REPUBLIKA.CO.ID, JAKARTA -- Wakil Ketua DPR RI Fahri Hamzah mengungkapkan alasannya tidak ikut walk out ketika voting dalam Sidang Paripurna, Kamis (20/7) malam. Dia memilih mendampingi Ketua DPR RI Setya Novanto ketika menegsahkan Rancangan Undang-Undang Penyelenggaraan Pemilihan Umum (Pemilu).
"Ya biar ajalah. Biar sidangnya ada dua orang gitu yang mimpin," kata Fahri Hamzah, di Kompleks Parlemen Senayan, Sabtu (21/7).
Rapat Paripurna DPR RI telah mengesahkan UU Pemilu dengan menetapkan opsi paket A, ambang batas pencalonan presiden atau presidential threshold 20 persen kursi DPR atau 25 persen suara nasional. Empat dari sepuluh fraksi yang ada di DPR memilih walk out dari voting pengambilan keputusan yakni Demokrat, Gerindra, PAN, dan PKS.
Tiga pimpinan sidang yakni Fadli Zon (Gerindra), Taufik Kurniawan (PAN), dan Agus Hermawan (Demokrat) pun turun dari meja pimpinan sidang. Pimpinan sidang akhirnya diserahkan kepada Setya Novanto (Golkar) didampingi Fahri Hamzah.
Fahri mengelak ketika ditanya apakah pilihannya untuk tetap berada di ruang sidang paripurna atas permintaan pihak-pihak lain seperti Setya Novanto.
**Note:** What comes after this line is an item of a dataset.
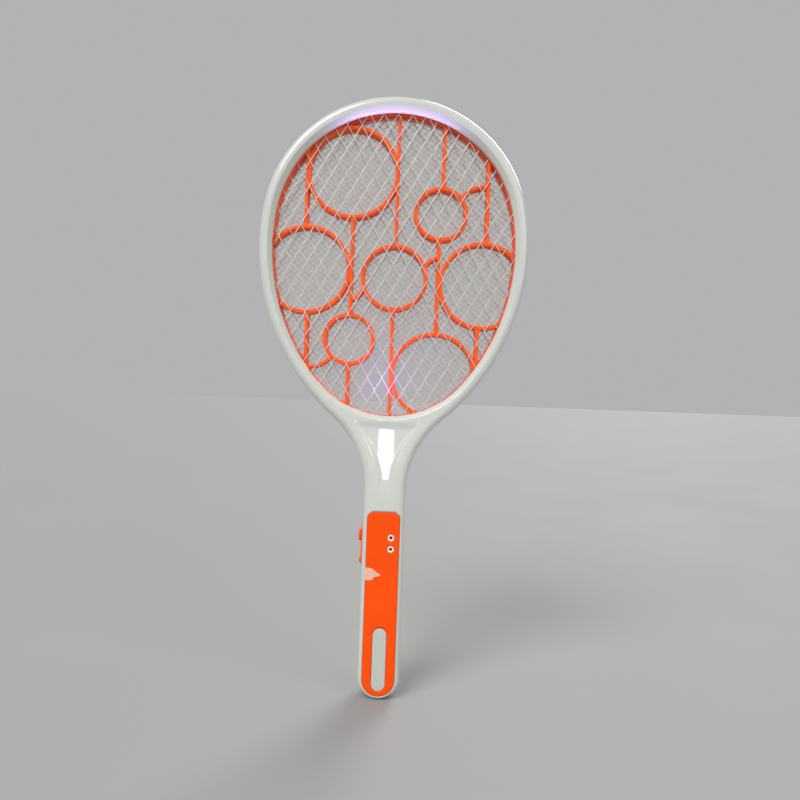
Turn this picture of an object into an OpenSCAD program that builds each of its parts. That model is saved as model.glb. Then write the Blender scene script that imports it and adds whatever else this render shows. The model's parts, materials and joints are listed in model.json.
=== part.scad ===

Meski tidak melakukan aksi walk out, Fahri juga mendukung paket B sebagaimana PKS, Gerindra, Demokrat, dan PAN.
"Pertama, saya ini kan sekarang tidak ada yang ngajak konsultasi lagi sekarang," ujar Fahri, disambut gelak tawa para wartawan.
Kedua, ia mengaku hal itu dia lakukan dalam kapasitasnya sebagai wakil ketua DPR RI yang bertugas melancarkan sidang paripurna. Ia menambahkan agar sidang dapat berjalan lancar, minimal harus ada dua orang pimpinan sidang.
"Karena independen, ya, saya merasa bahwa sebagai pimpinan DPR, saya temani ketua supaya keputusannya lebih lancar," kata dia.
Fahri yakin bakal ada banyak kelompok masyarakat yang mengajukan judicial review terhadap UU Pemilu yang baru disahkan ini ke Mahkamah Konstitusi (MK). Menurut Fahri, konsep presidential threshold bertentangan dengan prinsip pemilihan presiden dan wakil presiden secara langsung.
Kondisi itu disebutnya berpotensi menciptakan semacam ketidakpastian politik. Ia juga meyakini bahwa judicial review atas Undang-Undang Pemilu ini akan dimenangkan oleh MK.